Il cuore dell’indagine è la tragedia vissuta da quattro familiari negli ultimi tre anni: la morte è sopraggiunta in tempi molto brevi, a pochi mesi dalla diagnosi di cancro. Cittadini che abitano vicino alla discarica – secondo fonti della Procura – e hanno denunciato di essersi ammalati di tumore a causa delle esalazioni. L’indagine è condotta dal procuratore aggiunto Roberto Cucchiari e dal pubblico ministero Alberto Galanti che hanno disposto una consulenza epidemiologica per chiarire se esista un nesso casuale tra le patologie dei residenti e l’impianto di smaltimento di Malagrotta. Disfunzione alla tiroide, tumori, problemi cardiocircolatori e respiratori, carcinomi alla vescica, alla mammella e all’intestino, sono alcune delle patologie più gravi che hanno colpito i residenti della zona intorno a Malagrotta.
Tutto questo avviene alle porte della Capitale, e la battaglia si combatte anche suon di ordinanze. Proprio due giorni fa il Consiglio di Stato ha accolto il ricorso della Colari, la società di Cerroni che gestisce la mega discarica, e ha annullato il decreto regionale di stato di emergenza con il quale era stato nominato il commissario Pecoraro e di fatto tutti gli atti commissariali sono in bilico, compresa l’individuazione dei siti alternativi per uno dei quali, Riano, era previsto l’esproprio entro il 31 dicembre. Se ne discuterà in una udienza il 17 gennaio ma la decisione farà trascorrere senz’altro un Capodanno più sereno alle centinaia di cittadini che ogni settimana protestavano sulla Flaminia contro la realizzazione della nuova discarica.
Chi non trascorrerà vacanze serene sono senz’altro i cittadini di Massimina, che pensavano di aver vinto la loro personale battaglia contro il mostro Malagrotta e che adesso ripiombano nell’emergenza.
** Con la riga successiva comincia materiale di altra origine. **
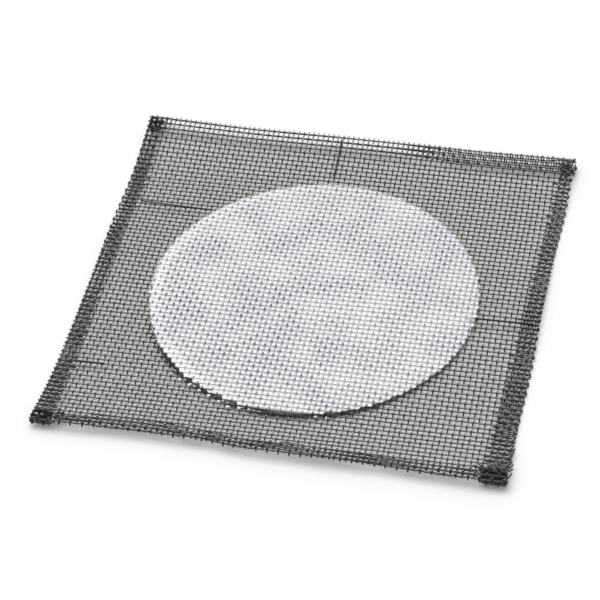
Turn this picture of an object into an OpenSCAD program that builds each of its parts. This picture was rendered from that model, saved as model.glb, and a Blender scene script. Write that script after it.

Devono combattere contro il fetore che ogni pomeriggio inonda la zona, contro le centinaia di camion rumorosi che attraversano le strade del quartiere diretti alla discarica, contro i pericoli per la salute.
Proprio per questo numerosi residenti si stanno sottoponendo a un’analisi specifica, il mineralogramma, che individua metalli pesanti nell’organismo attraverso un’indagine sui capelli. Molti metalli pesanti infatti provengono dagli alimenti e il nostro organismo ne tollera una certa concentrazione, dopodiché tali metalli producono tossicità e di conseguenza patologie più o meno gravi, come ad esempio l’intossicazione cronica da Arsenico (tumore polmone, fegato, rene) spesso presente nelle falde inquinate come riscontrato dall’Ispra
nei pozzi di sorveglianza della discarica di Malagrotta a Roma.
Il 2012 si aprirà ancora una volta per i romani con la stessa incognita, cui da undici anni nessun politico ha saputo dare risposta: quando verrà normalizzata la gestione dei rifiuti nella Capitale? Quando terminerà davvero il ciclo di vita dell’ottavo colle di Roma?